Leadership in cybersecurity demands a paradox: own everything, but control nothing. Leadership in cybersecurity carries a unique burden. Even when you didn’t write the code, approve the change, or click the link, you still feel responsible for the outcome. That’s part of the job.

True leaders embrace that. They practice what’s often called “extreme ownership” – taking full responsibility for outcomes, not just actions. If something fails, they fix the process that allowed it. They don’t blame; they build.

But ownership doesn’t mean doing everything yourself. The modern CISO learns that you can’t scale leadership through control; you scale it through trust. Delegation becomes an act of empowerment. Tasks are handed off with clarity, but without micromanagement. Team members are encouraged to think, decide, and lead.

When something goes wrong, it’s treated as a shared lesson, not a personal failure. Over time, this creates something powerful: more leaders.

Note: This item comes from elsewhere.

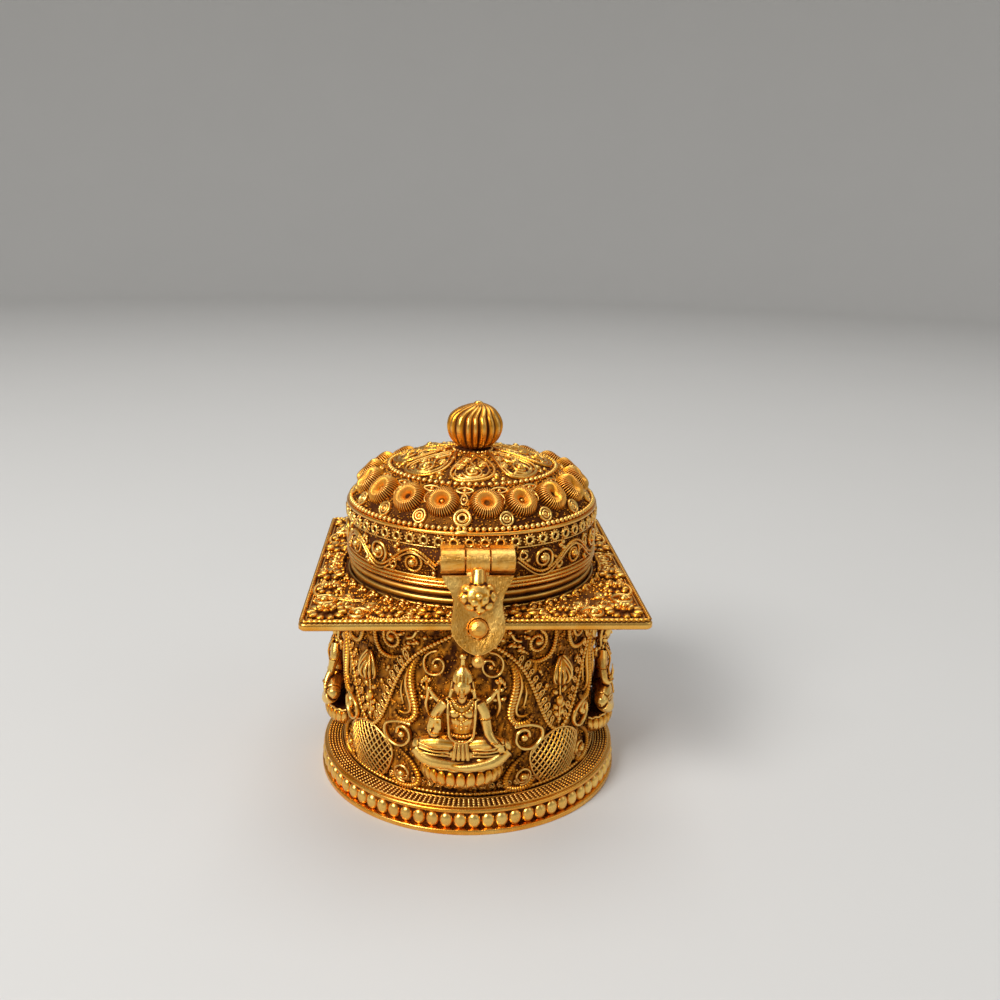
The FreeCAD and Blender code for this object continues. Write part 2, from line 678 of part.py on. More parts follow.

The proudest moments often come quietly – when someone you’ve mentored makes a hard decision alone and gets it right. That’s when you realize success isn’t measured by how much you control, but by how unnecessary you’ve become.

Choosing the Storm

The life of a modern CISO isn’t one to stumble into. It has to be chosen – deliberately, consciously, and with full awareness of its cost. It’s a lifestyle of structure, focus, recovery, and trust. A way of transforming relentless pressure into purposeful energy.

The “always on” nature of the job is real, but chaos doesn’t have to be. Structure, clarity, rest, and trust transform what could be an exhausting profession into a sustainable one. How security leaders live – how they think, how they recover, how they show up – will shape the future of the industry.

Because in the end, cybersecurity isn’t about fighting the storm.
It’s about becoming the calm inside it.